Migration Refactoring

From version 0.1.9.3 to version 3.11.0, Sequel’s migrator had roughly the same design. It was a module that was treated like a singleton. Since it can be used more than once, this requires that it be stateless, which means it used a functional style where all necessary information was passed through method arguments.

While this works fine, it requires more verbose code, and it ended up repeating a lot of operations (such as determining the schema version from the database). Thankfully, ruby has these things calls objects which can store state, so you can look things up once, store them, and then easily refer to them later without passing them to every function that needs them.

Since I wanted to add a timestamp migrator to Sequel (that lets you apply migrations out of order), I figured it would be best to reuse as much of the existing code as possible. Unfortunately, modules used as singletons are pretty difficult to reuse. But ruby has a nice tool that we can use called classes, which can have subclasses, allowing you to have basic behavior in a main class which can be overridden in a subclass.

While it’s not too difficult to convert singleton module code to standard class code, it’s not completely trivial, especially if you don’t have great specs. Sequel did have decent specs for the migrator. It even had 100% coverage, just like Sequel’s core, Sequel::Model, and all of the built in plugins and other extensions. Unfortunately, as any good tester will tell you, 100% code coverage means nothing. I agree, though I also think that less than 100% code coverage means something.

Anyway, Sequel’s migrator specs had some issues. For one, every spec in the migrator spec suite created and tore down two migration directory structures, even though it never modified the migrations themselves. Second, many of the methods tested were public methods that really should have been private, since it doesn’t make any sense for the user to call them.

Since I expect that many programmers are in a similar position, wanting to refactor existing code without having good specs, I’d like to share the technique I used. It’s not amazing in any sense, but I think it has some good general principles:

Fix the Specs

The first thing you should do if you want to refactor but don’t have good specs, is to fix the specs first, before making any changes. When you are refactoring, you generally want to improve the internals of existing code without modifying the behavior. To do that, you first need to be sure of what that behavior is, so you can check after refactoring to make sure you didn’t change it.
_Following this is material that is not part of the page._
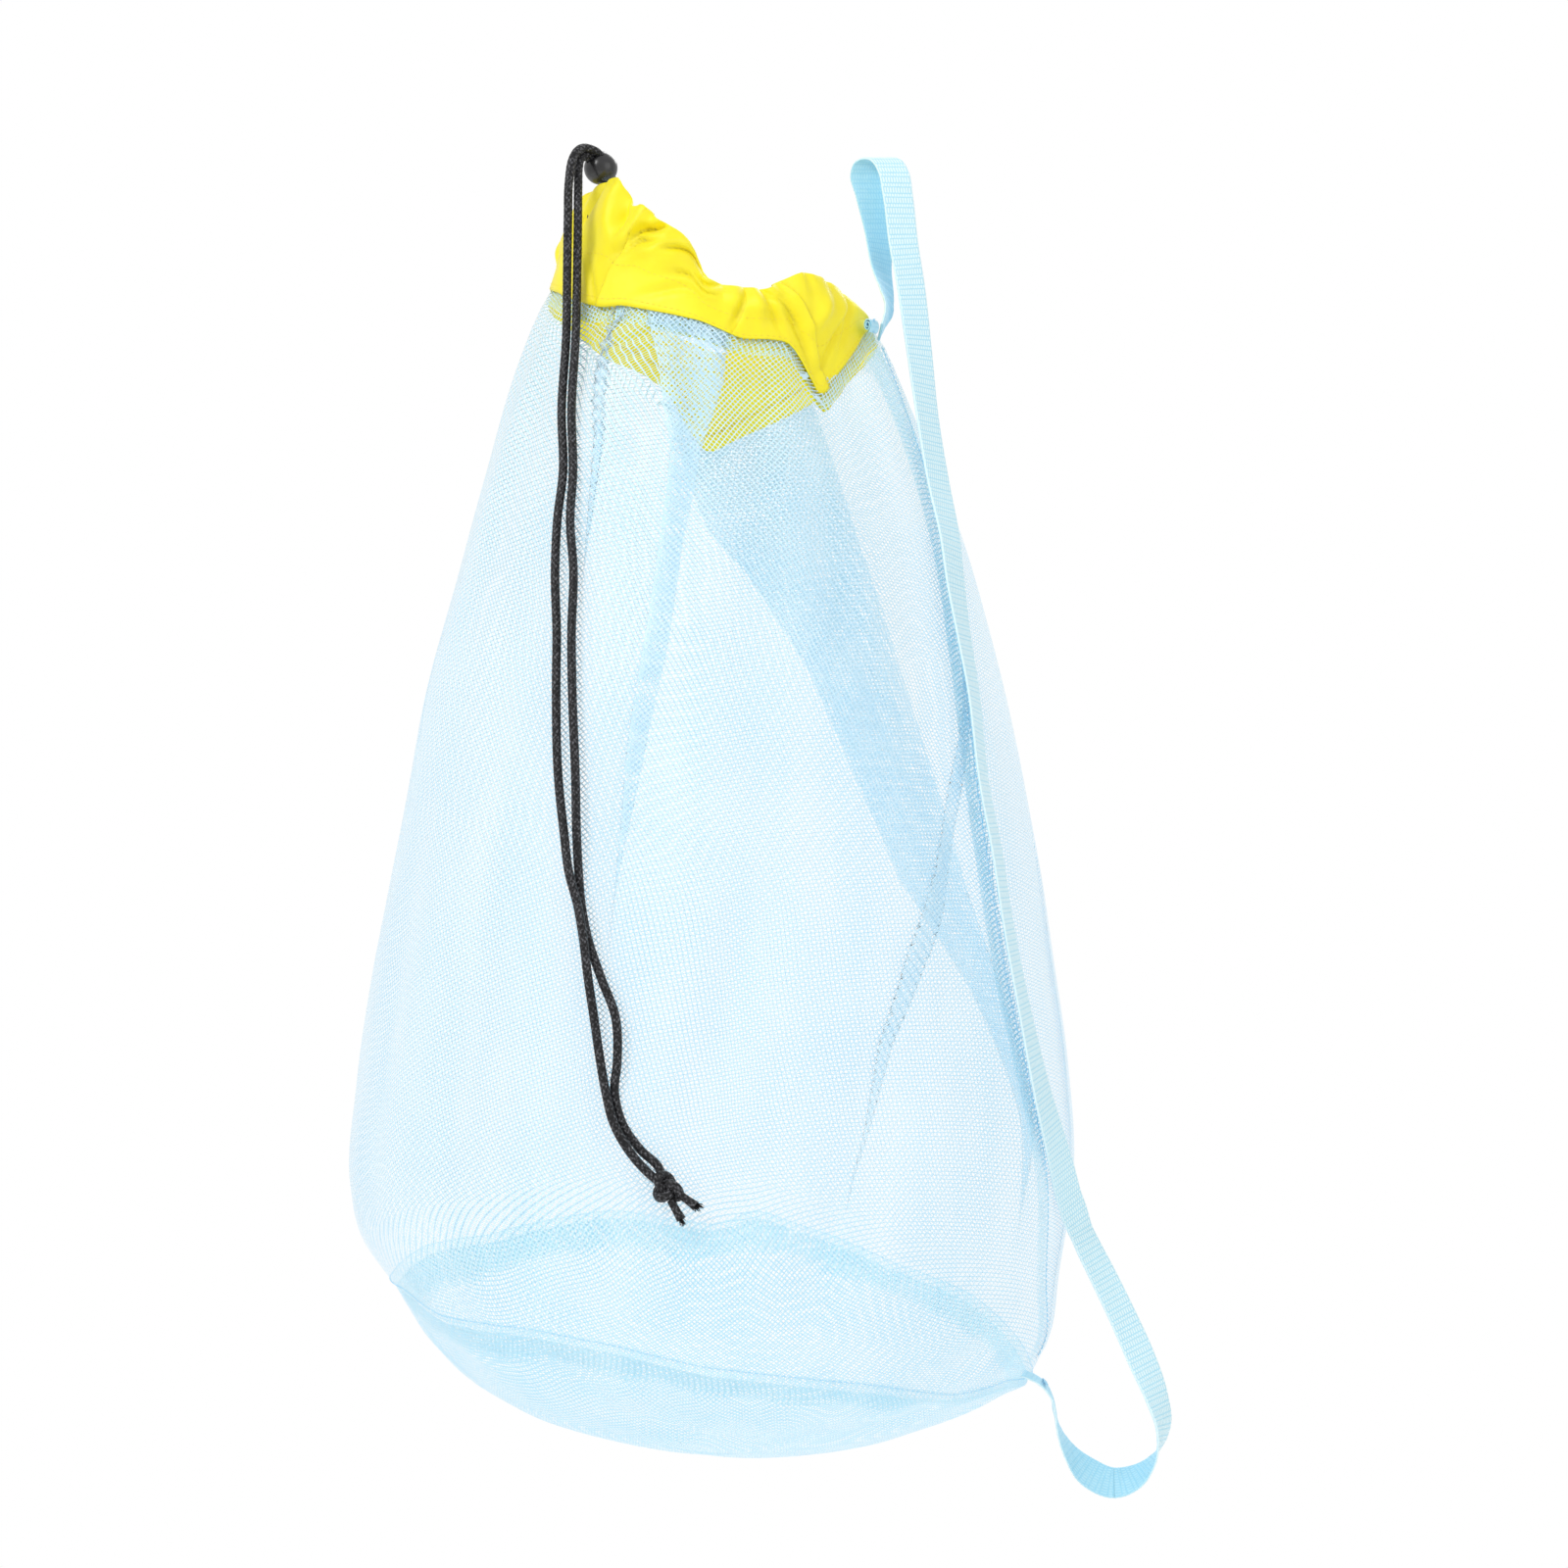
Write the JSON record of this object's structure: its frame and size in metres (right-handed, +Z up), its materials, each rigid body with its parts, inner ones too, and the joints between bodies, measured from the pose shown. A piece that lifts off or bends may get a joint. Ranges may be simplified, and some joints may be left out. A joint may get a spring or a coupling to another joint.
{
  "type": "mesh ball bag",
  "caption": "Drawstring net bag for carrying balls, with a padded-edge fabric collar, a cord with a ball cord lock and a webbing shoulder strap.",
  "frame": {"origin": "underside of the shoulder strap's top fold, where the bag hangs on a peg or hook", "axes": "+Z up, -Y towards the bag's front, +X towards the side with the side seam and the strap; the bag's own upright axis is at x = -0.084 m"},
  "size_m": [0.4147, 0.3324, 0.6801],
  "materials": {
    "net": "translucent pale blue warp-knitted diamond net",
    "net_seam": "turned double net with overlock stitches",
    "collar": "bright yellow plain-weave polyester with soft puckers",
    "webbing": "light blue ribbed polyester webbing",
    "yellow_thread": "twisted polyester sewing thread",
    "blue_thread": "twisted polyester sewing thread",
    "cord": "black braided polyester",
    "lock_plastic": "polished black acetal",
    "spring_steel": "bright drawn spring wire"
  },
  "bodies": {
    "bag": {"mesh_body": "net", "base_panel": "net", "base_seam_allowance": "net_seam", "base_seam_thread": "blue_thread", "side_seam_allowance": "net_seam", "side_seam_thread": "blue_thread", "collar_casing": "collar", "collar_hem": "collar", "collar_seam_thread": "yellow_thread", "collar_channel_thread": "yellow_thread", "drawcord_channel": "cord", "cord_lead_a": "cord", "cord_lead_b": "cord", "strap_upper": "webbing", "strap_top_tab": "webbing", "strap_bottom_tab": "webbing", "bartack_top": "blue_thread", "bartack_bottom": "blue_thread"},
    "lock": {"lock_housing": "lock_plastic", "lock_spring": "spring_steel"},
    "plunger": {"lock_plunger": "lock_plastic"},
    "tails": {"cord_tail_a": "cord", "cord_tail_b": "cord", "cord_knot": "cord", "cord_end_a": "cord", "cord_end_b": "cord"},
    "strap_loop": {"strap_loop": "webbing"}
  },
  "joints": [
    {"name": "lock_slide", "type": "slide", "parent": "bag", "child": "lock", "axis": [-0.41, -0.58, 0.704], "range_m": [-0.005, 0]},
    {"name": "lock_press", "type": "slide", "parent": "lock", "child": "plunger", "axis": [0.168, -0.8058, -0.5679], "range_m": [0, 0.0025], "stiffness_N_per_m": 400, "springref_m": -0.001, "deforming": ["lock_spring"]},
    {"name": "tail_swing", "type": "hinge", "parent": "bag", "child": "tails", "pos_m": [-0.149, -0.0397, -0.0002], "axis": [-1, 0, 0], "range_deg": [0, 50]},
    {"name": "strap_loop_swing", "type": "hinge", "parent": "bag", "child": "strap_loop", "pos_m": [0.1002, -0.046, -0.5399], "axis": [0.1297, 0, 0.9916], "range_deg": [-80, 75]}
  ]
}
In a series of commits, I started fixing the specs. I first changed the specs so that they didn’t create and tear down directory structures on every spec, and instead used a static directory structure that I committed to the repository.

The next part of the specs to go was the excessive mocking. Now, all of Sequel’s specs except the adapter and integration tests use a mock database, but as much as possible I try to keep the mocking at a fairly low level. For the migrator case, the migrations that were used called fake database methods that were only defined in the mock database created by the specs. I modified this so that they called the standard methods you’d call in a migration, create_table and drop_table. These methods were still mocked out in the specs, but this made the migration files themselves valid.
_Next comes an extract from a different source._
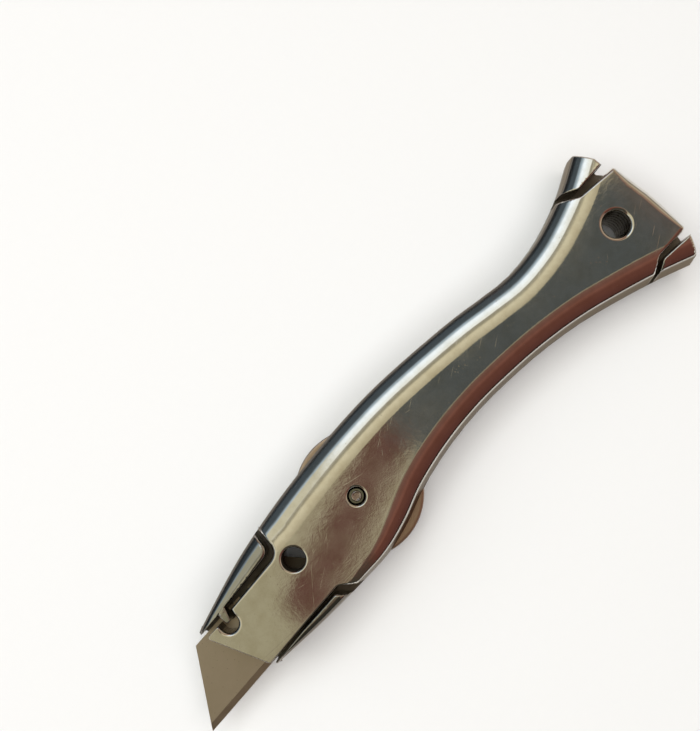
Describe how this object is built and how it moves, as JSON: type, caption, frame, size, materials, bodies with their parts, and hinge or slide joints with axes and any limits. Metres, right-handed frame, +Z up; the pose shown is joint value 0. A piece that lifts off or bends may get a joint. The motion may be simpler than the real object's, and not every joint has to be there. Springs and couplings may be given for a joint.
{
  "type": "utility knife",
  "caption": "Flat cast metal utility knife with a lift-off cover half on a sprung pivot pin, a trapezoid blade hooked in the nose and spare blades in the handle.",
  "frame": {"origin": "under the middle of the closed knife's bounding box, on the flat face it lies on", "axes": "+X along the knife from the blade's tip to the tail, +Y across it to the knife's back, the side away from the cutting edge, +Z up out of the cover"},
  "size_m": [0.1918, 0.0458, 0.0185],
  "materials": {
    "casting_lower": "polished nickel-plated zinc die casting, slightly wavy, worn",
    "casting_upper": "polished nickel-plated zinc die casting, slightly wavy, worn",
    "pin_steel": "turned and riveted bright steel",
    "retainer_steel": "plain steel washer, dulled",
    "spring_steel": "drawn spring wire, oiled",
    "blade_steel": "hardened blade steel, fine ground, tarnished brown-grey with a darker ground bevel",
    "spare_blade_steel": "hardened blade steel, fine ground, clean"
  },
  "bodies": {
    "base": {"lower_shell": "casting_lower", "pivot_pin": "pin_steel", "spring_retainer": "retainer_steel", "pivot_spring": "spring_steel", "working_blade": "blade_steel", "spare_blade_1": "spare_blade_steel", "spare_blade_2": "spare_blade_steel", "spare_blade_3": "spare_blade_steel", "spare_blade_4": "spare_blade_steel", "spare_blade_5": "spare_blade_steel"},
    "cover": {"upper_shell": "casting_upper"}
  },
  "joints": [
    {"name": "cover_lift", "type": "slide", "parent": "base", "child": "cover", "axis": [0, 0, 1], "range_m": [0, 0.0093], "stiffness_N_per_m": 2250, "springref_m": -0.004, "deforming": ["pivot_spring"]}
  ]
}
There were a few minor cleanup changes for the specs, including an important one to remove specs for methods that should be internal, and where possible replace them with specs for the public methods that tested the same thing, but that was pretty much it.

Make Any Behavioral Changes to Existing Features First

In this case, in addition to refactoring, I was also making some minor behavioral changes as well. However, I think the best way to be sure that you don’t make any unintended changes is to make any behavioral modifications before starting the refactoring. So I then made the changes mentioned in the previous blog post, checking for duplicate and missing migrations, and saving the migration version after each migration.

There are pros and cons with making behavioral changes first. An obvious con is that when you refactor, you might want to change the code you just added. I think a pro is that you get defined behavior before you start the refactoring, which adds additional assurance that the refactoring did not break anything. In this case, I didn’t think the refactoring would require changing much of the recently added code, and the additional assurance was important to me, so I decided to make the behavioral changes first.

After the behavioral changes were made, I added integration tests for the migrator, testing the migrator on a real database. Sequel didn’t have these type of tests before, and I think it’s important to test a feature that modifies the database on real databases to ensure that it works.

Refactor

Next came the major refactoring of the migrator. If you’ve never converted a singleton module to a real class, I recommend you check out the link and see the approach. Basically, in the initialize method, we are setting up all of the state for the migrator. Then when the methods that actually make changes are called, they just use the stored state instead of having to pass all the state as method arguments. This greatly simplifies the code. Since I choose to use attr_reader names that were the same as most of the method argument names, I didn’t have to modify that much of the code, and it general it ended up much simpler than before.

Other than removing some public methods that should have been private, the public API wasn’t changed at all, because the Sequel::Migrator.run method just instantiated a new instance of the Migrator class and then called the new run instance method.

Add New Features

Often you are refactoring not for it’s own sake, but to add new features that are not possible with the existing implementation. In this case, the purpose of the refactoring was to add a timestamp migrator. This type of change cannot be done before the refactoring, which is why I differentiated between behavioral changes to existing features and adding new features. The former can be done before the refactoring, the latter not till after.

I’ll be going over the timestamp migrator in detail in the next blog post, but hopefully this post gives you a good idea how it came to be.